Belief  /  Explainer

American Secular

The founding moment of the United States brought a society newly freed from religion. What went wrong?
rjcox/Flickr

In the beginning was the thing, and the thing was against God. So might begin the gospel of American secularism. The sudden flourish of secularism at the time of the United States’ foundation is incongruous, a rogue wave of rationality in a centuries-long sea of Protestant evangelising, sectarianism and God-talk. But it is undeniable. In 1788, with the adoption of its Constitution, the United States became the first modern republic founded on a legal separation of church and state. In a country that holds sacred the intentions of its revolutionary-era founders, those founders’ secular ambitions are clear. Thomas Jefferson wrote a book, The Life and Morals of Jesus of Nazareth, to try to prove that Jesus was not Christ, that the man was not the son of God. Around the world, his pithy expression ‘a wall of separation between church and state’ continues to represent a particular secular ideal of separating religious and political power.

James Madison, the primary author of the US Constitution, was an even more rigorous and consistent, if less poetic, secularist. On grounds of what he called ‘pure religious freedom’, Madison opposed military and congressional chaplains, believing that they amounted to government sponsorship of religion. Every step short of this ‘pure religious freedom’, he wrote, would ‘leave crevices at least thro’ which bigotry may introduce persecution; a monster… feeding & thriving on its own venom’.

So, in brief, what went wrong? How did the country founded by visionary secularists, and that made historic advances in both religious freedom and the separation of religious and political powers, nonetheless become the world’s most religious political democracy? Understanding secularism better helps to answer the question. Secularism is not one simple thing; it has distinct theological, philosophical and political lives. Its theological and philosophical versions are formed from simple, if explosive, ideas. In its political guise, ideas are less important than institutions, and it is on the shoals of institution-building that American secularism wrecked.

In theological terms, secularism is an Anglo-Protestant heresy that arose on the periphery of the 18th-century British Empire. In the past two centuries, it has developed offshoots in Catholicism and Islam, and genealogies in these and other faiths have been produced, but the influence of secularism is due in good part to the rise of US power in the modern world.

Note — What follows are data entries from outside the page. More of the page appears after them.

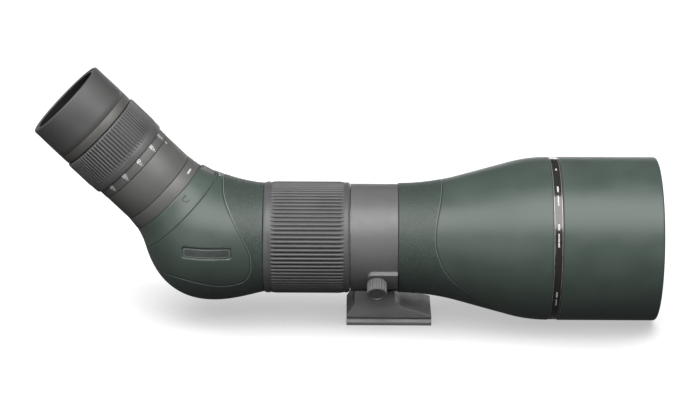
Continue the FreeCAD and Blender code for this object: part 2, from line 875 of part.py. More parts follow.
def housing_section(share, inset):
    """Closed section of the housing on one plane of the fan.

    share runs from 0 at the barrel end to 1 at the neck, and inset moves the wall inwards.
    """
    pivot, neck_reach = fan_pivot()
    turn = math.radians(V.eyepiece_tilt.value) * share
    down = Vector(-math.sin(turn), 0, -math.cos(turn))
    barrel_reach = pivot.z - V.axis_height.value
    near_start = barrel_reach - V.housing_base_radius.value
    near_end = neck_reach - V.neck_base_radius.value
    far_start = barrel_reach + V.housing_base_radius.value
    far_end = neck_reach + V.neck_base_radius.value
    swing = math.sin(math.pi * share ** V.housing_skew.value)
    near = near_start + (near_end - near_start) * share ** V.housing_crook.value + inset
    far = far_start + (far_end - far_start) * share + V.housing_heel.value * swing - inset
    wide = V.housing_base_radius.value * (1 - share) + V.neck_base_radius.value * share
    wide += V.housing_swell.value * swing - inset
    rest = math.radians(V.eyepiece_tilt.value) - turn
    middle = min(barrel_reach / math.cos(turn), neck_reach / math.cos(rest))
    centre = pivot + down * middle
    points = []
    for step in range(SECTION_POINTS):
        angle = 2 * math.pi * step / SECTION_POINTS
        reach = far - middle if math.cos(angle) > 0 else middle - near
        points.append(centre + down * (reach * math.cos(angle)) + Vector(0, wide * math.sin(angle), 0))
    curve = Part.BSplineCurve()
    curve.interpolate(points, PeriodicFlag=True)
    return Part.Wire([curve.toShape()])


def housing_solid(inset):
    """The bent housing's envelope, moved inwards by an inset."""
    sections = [housing_section(step / 5, inset) for step in range(6)]
    return Part.makeLoft(sections, True, False)


def eyepiece_cylinder(start, end, radius):
    """A cylinder on the eyepiece axis between two stations."""
    tilt = math.radians(V.eyepiece_tilt.value)
    along = Vector(-math.cos(tilt), 0, math.sin(tilt))
    bend = Vector(V.bend_x.value, 0, V.axis_height.value)
    return Part.makeCylinder(radius, end - start, bend + along * start, along)


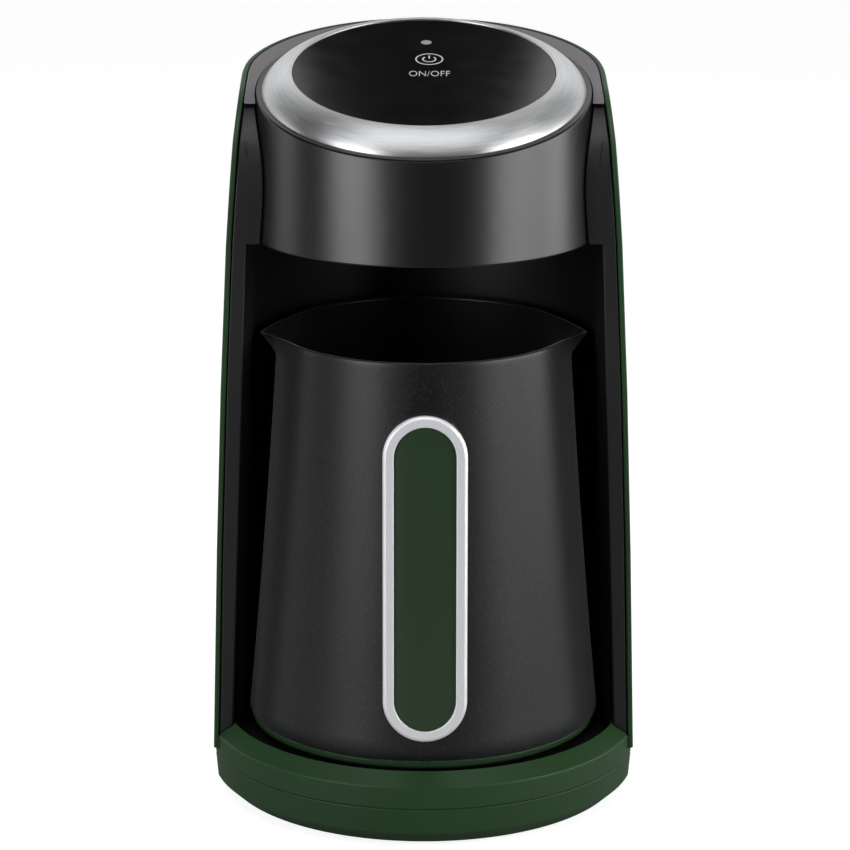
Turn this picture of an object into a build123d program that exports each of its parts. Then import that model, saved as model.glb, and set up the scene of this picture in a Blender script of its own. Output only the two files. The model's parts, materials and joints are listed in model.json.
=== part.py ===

Prior to 18th-century Anglo-America – specifically revolutionary-era Virginia – no other modern society had sought to separate law, politics, social life and civic institutions from the divine. Such separation is antithetical to Catholicism, in which the truth and the path to salvation are found within the Church and its Magisterium. The Magisterium – literally the ‘offices’ ­– holds all the teachings and doctrine and history of the Church. English translators often render the Arabic din as ‘religion’, but it really means a way of life, including law, politics, institutions and more. The same is true of the Sanskrit dharma or ‘way’. It was, simply, only Protestants who systematised the idea of religion as a matter separable from the rest of life, a ‘private’ matter, in the well-known secularist formulation.